■ WHAT TO WORK ON ■
Beginning with the first line of the data below, reproduce every line unchanged, ending with the line that holds "large_foot = 1.4; // [0.8:0.1:2]".

* Begin DATA LINES *

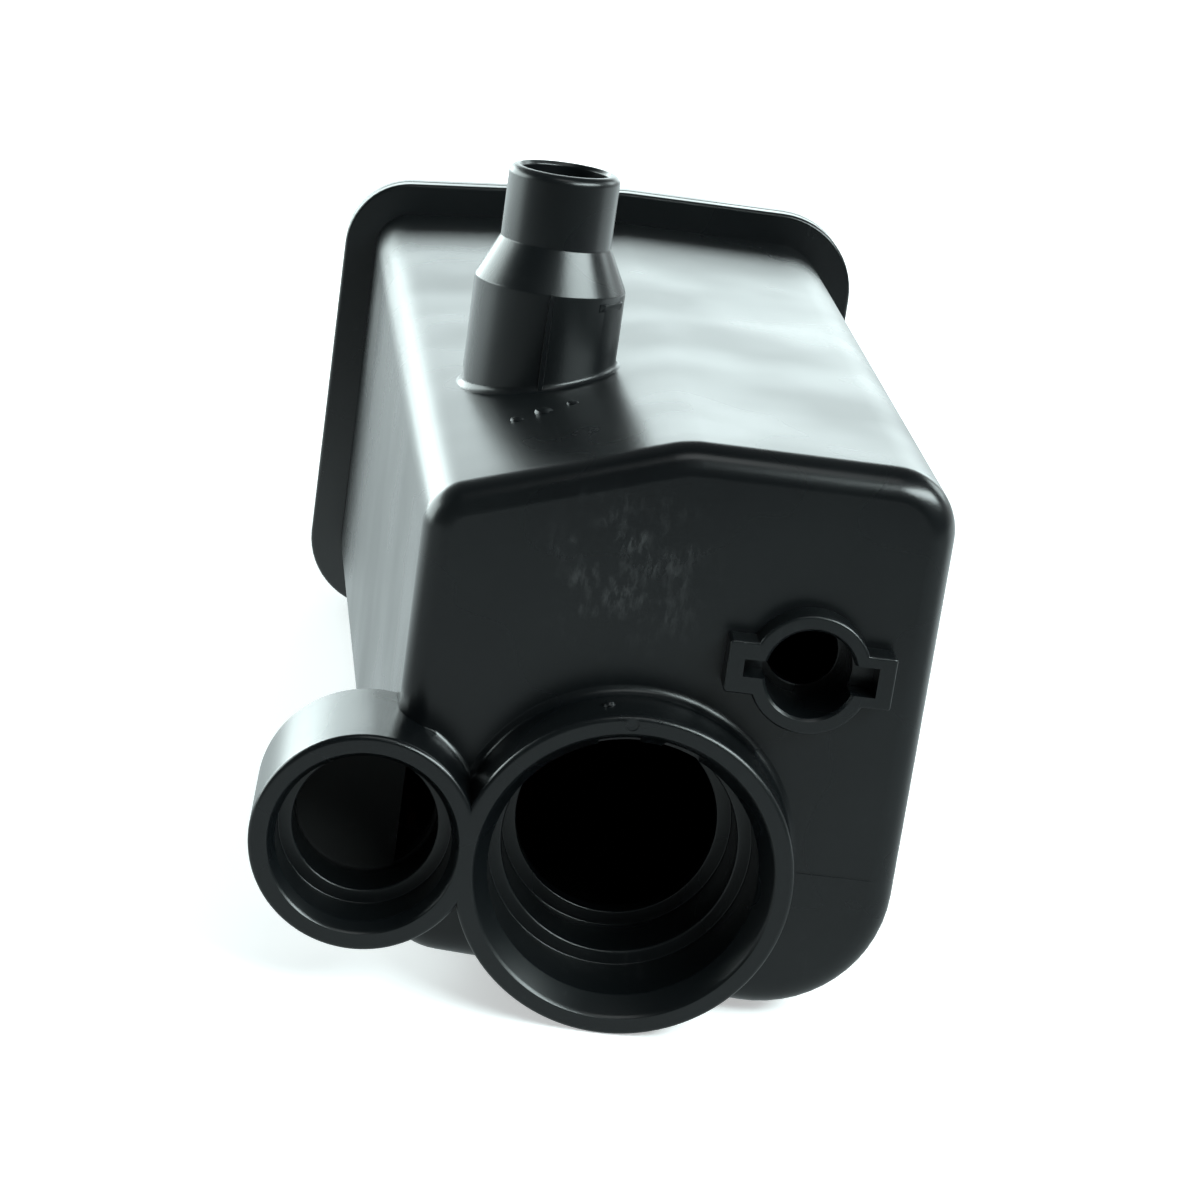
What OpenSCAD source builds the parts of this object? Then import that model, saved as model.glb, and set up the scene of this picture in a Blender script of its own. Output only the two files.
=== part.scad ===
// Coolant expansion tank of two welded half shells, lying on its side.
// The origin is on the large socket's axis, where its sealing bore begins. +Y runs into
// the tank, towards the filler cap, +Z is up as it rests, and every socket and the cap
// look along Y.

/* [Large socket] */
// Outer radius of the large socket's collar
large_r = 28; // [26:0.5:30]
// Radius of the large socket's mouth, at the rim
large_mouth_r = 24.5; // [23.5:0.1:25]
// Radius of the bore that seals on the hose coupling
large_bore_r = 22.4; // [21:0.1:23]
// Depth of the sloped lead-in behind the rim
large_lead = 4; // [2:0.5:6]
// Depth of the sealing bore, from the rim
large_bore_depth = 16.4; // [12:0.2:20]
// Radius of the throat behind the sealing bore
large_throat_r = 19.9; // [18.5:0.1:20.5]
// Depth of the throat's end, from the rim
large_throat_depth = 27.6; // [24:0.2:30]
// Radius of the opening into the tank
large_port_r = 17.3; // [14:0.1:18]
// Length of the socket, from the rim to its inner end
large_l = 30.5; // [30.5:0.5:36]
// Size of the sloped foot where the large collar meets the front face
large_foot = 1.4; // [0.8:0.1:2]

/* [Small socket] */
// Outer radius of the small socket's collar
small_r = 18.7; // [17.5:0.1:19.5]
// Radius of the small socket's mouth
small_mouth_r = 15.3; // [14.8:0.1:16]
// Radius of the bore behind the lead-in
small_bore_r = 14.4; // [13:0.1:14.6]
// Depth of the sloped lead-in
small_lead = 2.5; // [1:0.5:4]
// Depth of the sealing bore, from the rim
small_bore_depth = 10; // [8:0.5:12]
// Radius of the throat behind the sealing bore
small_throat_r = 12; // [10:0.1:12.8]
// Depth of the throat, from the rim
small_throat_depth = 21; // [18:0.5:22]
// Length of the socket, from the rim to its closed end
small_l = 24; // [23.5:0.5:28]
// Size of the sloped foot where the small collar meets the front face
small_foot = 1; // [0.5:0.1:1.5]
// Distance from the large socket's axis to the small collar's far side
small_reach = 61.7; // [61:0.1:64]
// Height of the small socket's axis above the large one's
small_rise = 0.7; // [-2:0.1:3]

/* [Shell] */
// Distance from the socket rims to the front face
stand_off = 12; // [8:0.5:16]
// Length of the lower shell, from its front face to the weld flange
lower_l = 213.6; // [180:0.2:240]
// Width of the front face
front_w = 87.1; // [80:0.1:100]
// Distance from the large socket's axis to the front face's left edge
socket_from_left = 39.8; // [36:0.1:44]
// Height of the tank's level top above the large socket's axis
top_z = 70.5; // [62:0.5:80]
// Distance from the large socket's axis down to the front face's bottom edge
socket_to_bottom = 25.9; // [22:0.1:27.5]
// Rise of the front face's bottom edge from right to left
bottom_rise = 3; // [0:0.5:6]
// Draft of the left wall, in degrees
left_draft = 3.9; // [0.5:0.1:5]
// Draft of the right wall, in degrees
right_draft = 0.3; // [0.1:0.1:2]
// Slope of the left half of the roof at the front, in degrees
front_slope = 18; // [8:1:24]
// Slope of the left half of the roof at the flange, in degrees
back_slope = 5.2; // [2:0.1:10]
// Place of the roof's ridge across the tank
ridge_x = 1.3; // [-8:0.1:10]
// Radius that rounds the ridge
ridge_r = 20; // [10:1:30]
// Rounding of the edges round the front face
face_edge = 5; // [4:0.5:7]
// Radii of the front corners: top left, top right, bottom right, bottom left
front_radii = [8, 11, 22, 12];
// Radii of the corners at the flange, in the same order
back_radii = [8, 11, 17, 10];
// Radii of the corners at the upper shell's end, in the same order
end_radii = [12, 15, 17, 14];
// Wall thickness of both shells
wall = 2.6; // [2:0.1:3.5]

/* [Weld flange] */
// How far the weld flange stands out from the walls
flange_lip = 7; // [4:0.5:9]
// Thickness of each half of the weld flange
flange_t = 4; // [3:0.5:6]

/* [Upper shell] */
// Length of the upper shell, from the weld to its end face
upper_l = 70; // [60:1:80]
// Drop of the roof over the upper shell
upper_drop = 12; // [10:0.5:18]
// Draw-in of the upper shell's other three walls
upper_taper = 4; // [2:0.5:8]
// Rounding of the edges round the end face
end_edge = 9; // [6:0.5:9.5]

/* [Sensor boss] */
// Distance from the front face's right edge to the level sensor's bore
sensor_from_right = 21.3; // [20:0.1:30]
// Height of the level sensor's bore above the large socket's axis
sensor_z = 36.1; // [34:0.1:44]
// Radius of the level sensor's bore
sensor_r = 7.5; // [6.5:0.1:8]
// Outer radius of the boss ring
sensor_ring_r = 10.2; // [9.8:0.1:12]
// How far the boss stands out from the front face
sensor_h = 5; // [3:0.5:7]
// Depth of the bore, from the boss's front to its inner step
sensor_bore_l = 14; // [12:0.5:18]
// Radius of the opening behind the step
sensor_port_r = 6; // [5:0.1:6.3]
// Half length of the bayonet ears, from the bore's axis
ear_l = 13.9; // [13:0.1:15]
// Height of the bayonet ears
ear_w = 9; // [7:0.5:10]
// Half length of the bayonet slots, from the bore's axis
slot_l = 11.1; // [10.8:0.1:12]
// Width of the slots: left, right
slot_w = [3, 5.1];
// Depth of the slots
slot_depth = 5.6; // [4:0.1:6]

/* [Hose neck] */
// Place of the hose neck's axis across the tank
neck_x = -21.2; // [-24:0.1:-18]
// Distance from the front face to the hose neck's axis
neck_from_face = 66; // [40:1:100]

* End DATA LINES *

■ FULL ANSWER ■
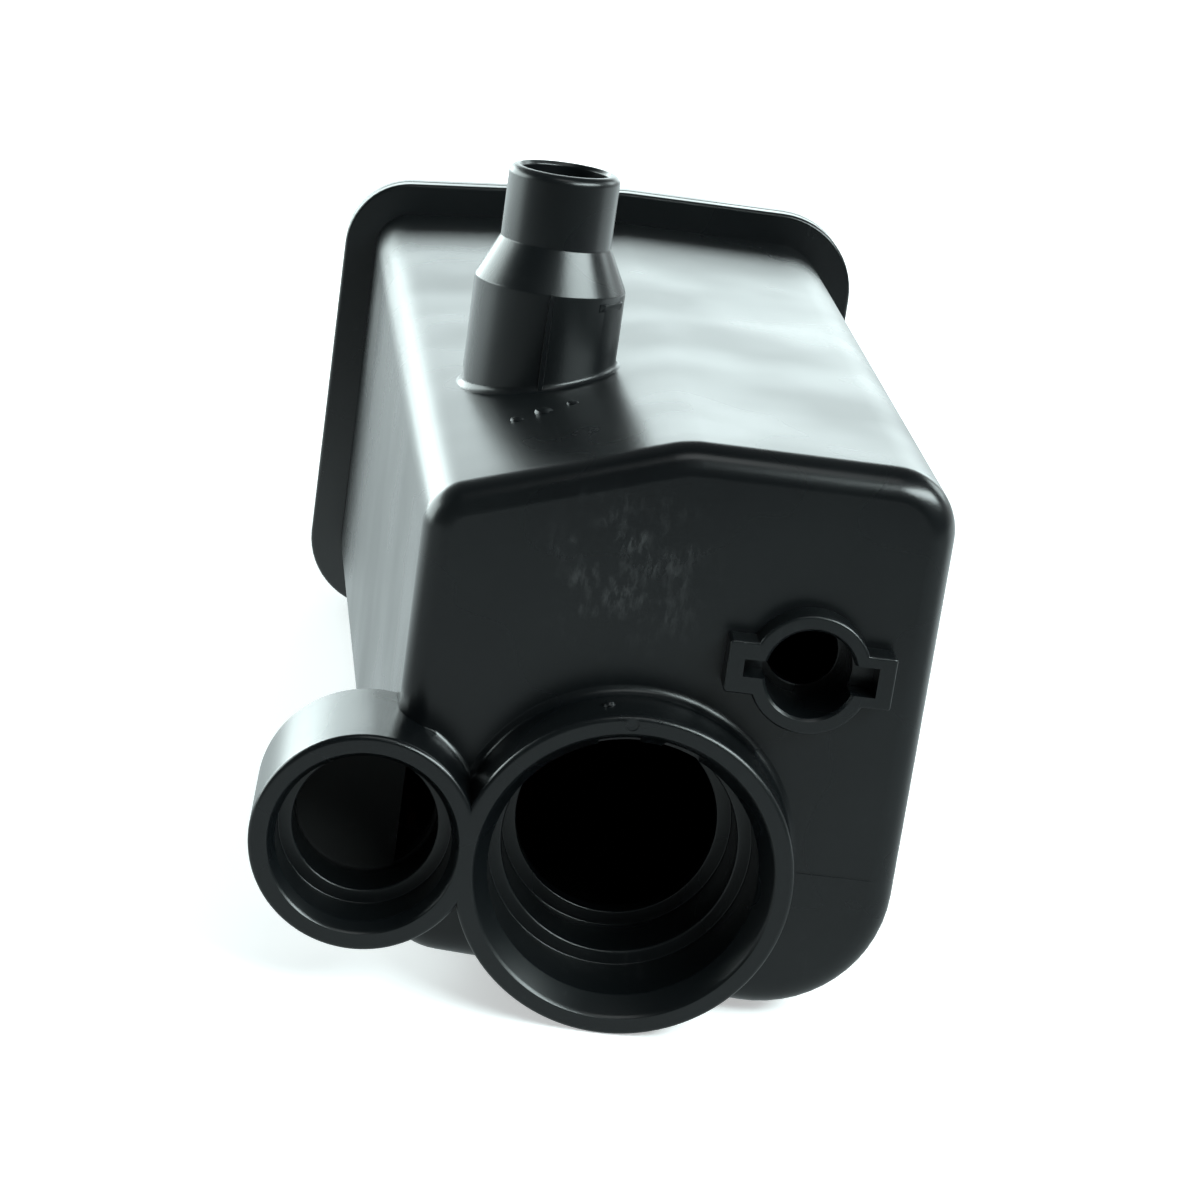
What OpenSCAD source builds the parts of this object? Then import that model, saved as model.glb, and set up the scene of this picture in a Blender script of its own. Output only the two files.
=== part.scad ===
// Coolant expansion tank of two welded half shells, lying on its side.
// The origin is on the large socket's axis, where its sealing bore begins. +Y runs into
// the tank, towards the filler cap, +Z is up as it rests, and every socket and the cap
// look along Y.

/* [Large socket] */
// Outer radius of the large socket's collar
large_r = 28; // [26:0.5:30]
// Radius of the large socket's mouth, at the rim
large_mouth_r = 24.5; // [23.5:0.1:25]
// Radius of the bore that seals on the hose coupling
large_bore_r = 22.4; // [21:0.1:23]
// Depth of the sloped lead-in behind the rim
large_lead = 4; // [2:0.5:6]
// Depth of the sealing bore, from the rim
large_bore_depth = 16.4; // [12:0.2:20]
// Radius of the throat behind the sealing bore
large_throat_r = 19.9; // [18.5:0.1:20.5]
// Depth of the throat's end, from the rim
large_throat_depth = 27.6; // [24:0.2:30]
// Radius of the opening into the tank
large_port_r = 17.3; // [14:0.1:18]
// Length of the socket, from the rim to its inner end
large_l = 30.5; // [30.5:0.5:36]
// Size of the sloped foot where the large collar meets the front face
large_foot = 1.4; // [0.8:0.1:2]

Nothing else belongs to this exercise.